How to Grow Avocado Correctly
This is the explanation you have been waiting for, but it is very important to know and understand all the explanations about temperature, climate, soil, and what varieties are cold-resistant and heat-resistant so that you can choose the right type and can produce lots of fruit.
- Follow the step-by-step how to grow avocados below, and master the technique.
- Choose a location that is exposed to the sun, protected from the wind and cold in winter.
- Follow the spacing between avocado trees, the recommendation is about 15 to 20 feet between trees.
- Some sources say that avocado trees are best planted in the spring.
- Dig a hole slightly or twice as big as the root ball but not too deep.

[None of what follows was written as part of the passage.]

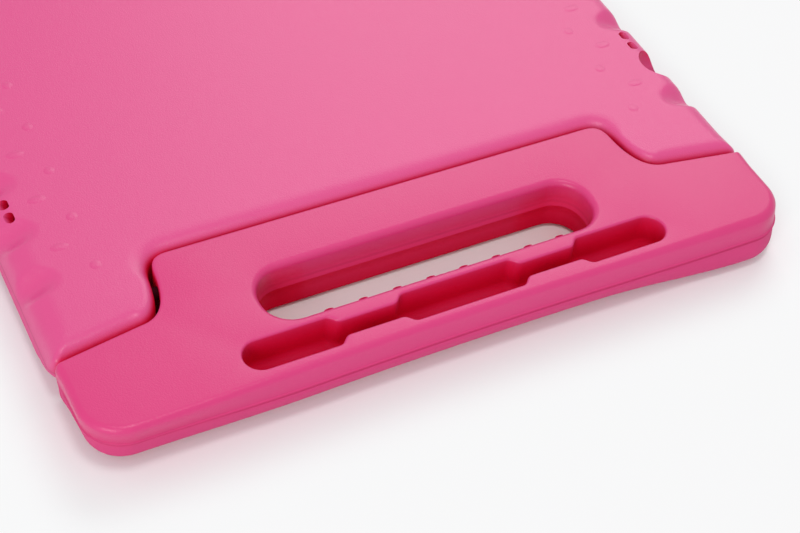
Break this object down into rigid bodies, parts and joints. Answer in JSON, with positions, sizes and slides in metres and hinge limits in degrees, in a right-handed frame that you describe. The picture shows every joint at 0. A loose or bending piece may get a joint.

- After inserting the roots into the hole, backfill the hole with excavated soil, mix with some compost and worm casting, keeping the balance (don’t overdo it).
- If your soil is a bit loamy, try planting the roots slightly above the hole a few inches. Keep the root ball above the soil level about 2 inches, then make a mound of soil around the stems to cover the plant roots. This is great for preventing the soil from getting wet for a long time.
- When new to planting, do not add NPK, but simply add leaf litter, compost, and worm casting. It is also good to dilute the B vitamins and water them on the rootstock, this is useful for preventing stress during avocado plant transplants.
- Provide stake support for the first year or for the first two years so that the plant is not easily blown by the wind or broken.
Growing Avocados in Containers
How to grow avocado in a container? Is it possible to grow avocado trees in containers? Of course it is possible and you can plant it. But you must know in advance that planting avocados in pots will not be able to produce as much as the avocados you plant in the field.
When you plant avocados in pots, you must choose the right pot in terms of size, the right avocado variety and the type of soil that is suitable for use in containers. As we have said above, that the avocado that is suitable for planting in pots is the Wurtz variety or dwarf type that bears fruit quickly. In addition to the Wurtz variety, there is one more variety that is suitable for growing in pots, this is Gwen.
Choose a large pot so that the roots can grow freely and the plant can grow well. In addition to using large plastic pots, you can also use homemade containers made of wood. You just need to make a square or cube box with wood and put soil in it. The bigger the pot, the better for avocado tree growth. If in a large container, make the wheels so that you can easily move it into the room when winter comes.